— START PROVIDED DATA —

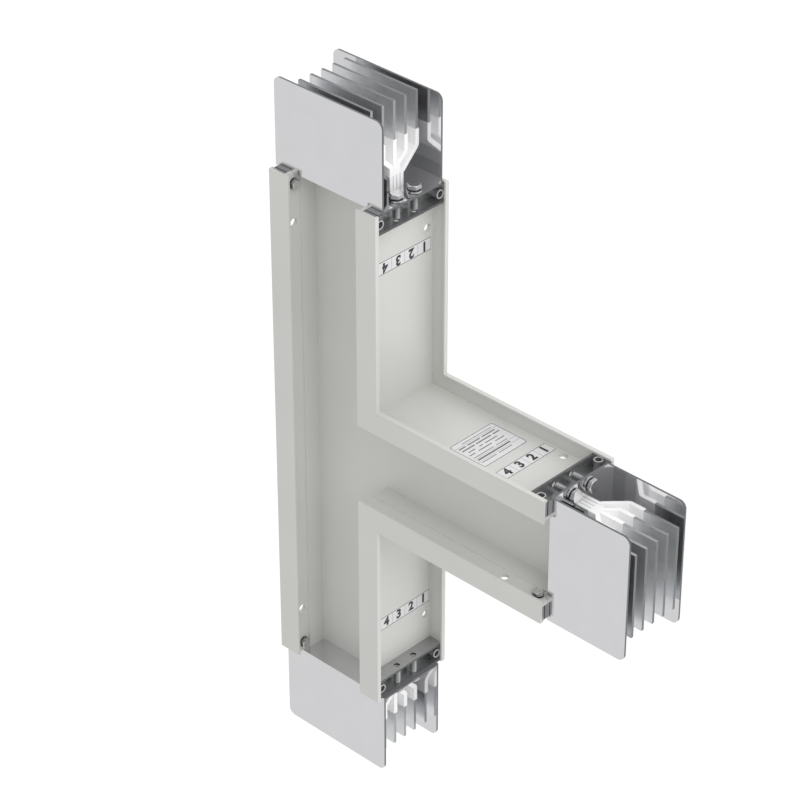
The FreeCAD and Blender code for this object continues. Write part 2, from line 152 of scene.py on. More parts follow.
def new_material(name, roughness, metallic=0.0):
    """A material and its shader, with the place on the part as a texture coordinate."""
    material = bpy.data.materials.new(name)
    material.use_nodes = True
    shader = material.node_tree.nodes["Principled BSDF"]
    shader.inputs["Roughness"].default_value = roughness
    shader.inputs["Metallic"].default_value = metallic
    place = material.node_tree.nodes.new("ShaderNodeTexCoord").outputs["Object"]
    return material, shader, place


def place_group(material, group, place, values):
    node = material.node_tree.nodes.new("ShaderNodeGroup")
    node.node_tree = group
    material.node_tree.links.new(place, node.inputs["Place"])
    for label, value in values.items():
        node.inputs[label].default_value = value
    return node


def ramp_colour(material, shader, mask, dark, light, spread=MASK_SPREAD):
    """Base colour that runs from dark to light over the spread of a mask."""
    ramp = material.node_tree.nodes.new("ShaderNodeValToRGB")
    ramp.color_ramp.elements[0].position = spread[0]
    ramp.color_ramp.elements[1].position = spread[1]
    ramp.color_ramp.elements[0].color = (*dark, 1.0)
    ramp.color_ramp.elements[1].color = (*light, 1.0)
    material.node_tree.links.new(mask, ramp.inputs["Fac"])
    material.node_tree.links.new(ramp.outputs["Color"], shader.inputs["Base Color"])


def range_roughness(material, shader, mask, low, high):
    span = material.node_tree.nodes.new("ShaderNodeMapRange")
    span.inputs["From Min"].default_value = MASK_SPREAD[0]
    span.inputs["From Max"].default_value = MASK_SPREAD[1]
    span.inputs["To Min"].default_value = low
    span.inputs["To Max"].default_value = high
    material.node_tree.links.new(mask, span.inputs["Value"])
    material.node_tree.links.new(span.outputs["Result"], shader.inputs["Roughness"])


def add_bump(material, shader, height, depth):
    bump = material.node_tree.nodes.new("ShaderNodeBump")
    bump.inputs["Distance"].default_value = depth
    material.node_tree.links.new(height, bump.inputs["Height"])
    material.node_tree.links.new(bump.outputs["Normal"], shader.inputs["Normal"])


def dress(names, material):
    for name in names:
        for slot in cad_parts[name].material_slots:
            slot.material = material


def soften_edges(names, width):
    """A small rounding on the sharp edges of nodes, as cutting and painting leave them."""
    for name in names:
        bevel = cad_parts[name].modifiers.new("edge_rounding", "BEVEL")
        bevel.width = width
        bevel.segments = EDGE_STEPS
        bevel.limit_method = "ANGLE"
        bevel.angle_limit = math.radians(EDGE_ANGLE)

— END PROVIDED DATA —

[WHAT IS EXPECTED] Extract the complete data, matching each line exactly.

[FINISHED EXERCISE]
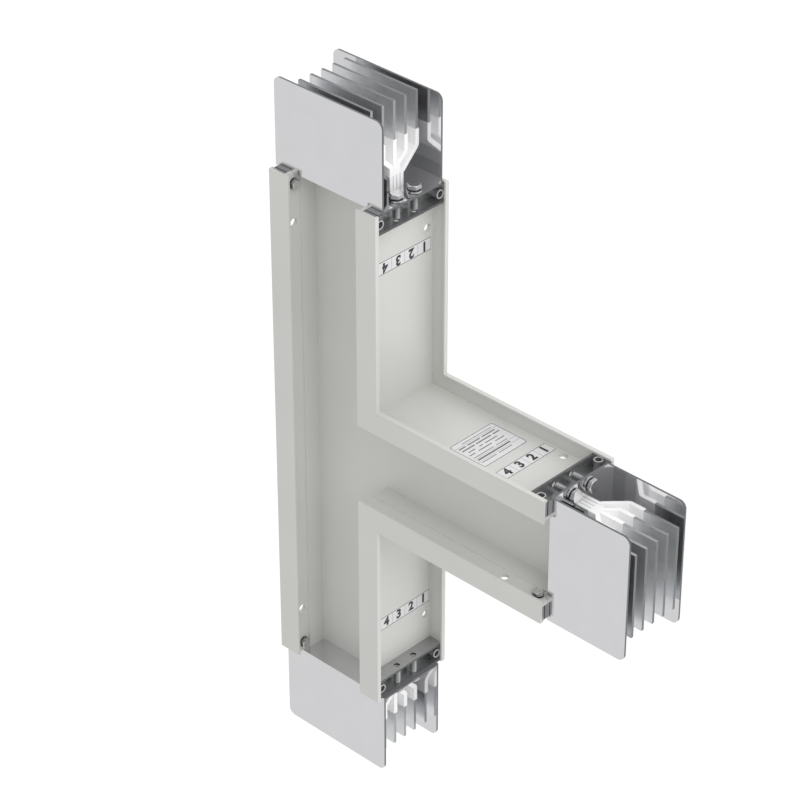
The FreeCAD and Blender code for this object continues. Write part 2, from line 152 of scene.py on. More parts follow.
def new_material(name, roughness, metallic=0.0):
    """A material and its shader, with the place on the part as a texture coordinate."""
    material = bpy.data.materials.new(name)
    material.use_nodes = True
    shader = material.node_tree.nodes["Principled BSDF"]
    shader.inputs["Roughness"].default_value = roughness
    shader.inputs["Metallic"].default_value = metallic
    place = material.node_tree.nodes.new("ShaderNodeTexCoord").outputs["Object"]
    return material, shader, place


def place_group(material, group, place, values):
    node = material.node_tree.nodes.new("ShaderNodeGroup")
    node.node_tree = group
    material.node_tree.links.new(place, node.inputs["Place"])
    for label, value in values.items():
        node.inputs[label].default_value = value
    return node


def ramp_colour(material, shader, mask, dark, light, spread=MASK_SPREAD):
    """Base colour that runs from dark to light over the spread of a mask."""
    ramp = material.node_tree.nodes.new("ShaderNodeValToRGB")
    ramp.color_ramp.elements[0].position = spread[0]
    ramp.color_ramp.elements[1].position = spread[1]
    ramp.color_ramp.elements[0].color = (*dark, 1.0)
    ramp.color_ramp.elements[1].color = (*light, 1.0)
    material.node_tree.links.new(mask, ramp.inputs["Fac"])
    material.node_tree.links.new(ramp.outputs["Color"], shader.inputs["Base Color"])


def range_roughness(material, shader, mask, low, high):
    span = material.node_tree.nodes.new("ShaderNodeMapRange")
    span.inputs["From Min"].default_value = MASK_SPREAD[0]
    span.inputs["From Max"].default_value = MASK_SPREAD[1]
    span.inputs["To Min"].default_value = low
    span.inputs["To Max"].default_value = high
    material.node_tree.links.new(mask, span.inputs["Value"])
    material.node_tree.links.new(span.outputs["Result"], shader.inputs["Roughness"])


def add_bump(material, shader, height, depth):
    bump = material.node_tree.nodes.new("ShaderNodeBump")
    bump.inputs["Distance"].default_value = depth
    material.node_tree.links.new(height, bump.inputs["Height"])
    material.node_tree.links.new(bump.outputs["Normal"], shader.inputs["Normal"])


def dress(names, material):
    for name in names:
        for slot in cad_parts[name].material_slots:
            slot.material = material


def soften_edges(names, width):
    """A small rounding on the sharp edges of nodes, as cutting and painting leave them."""
    for name in names:
        bevel = cad_parts[name].modifiers.new("edge_rounding", "BEVEL")
        bevel.width = width
        bevel.segments = EDGE_STEPS
        bevel.limit_method = "ANGLE"
        bevel.angle_limit = math.radians(EDGE_ANGLE)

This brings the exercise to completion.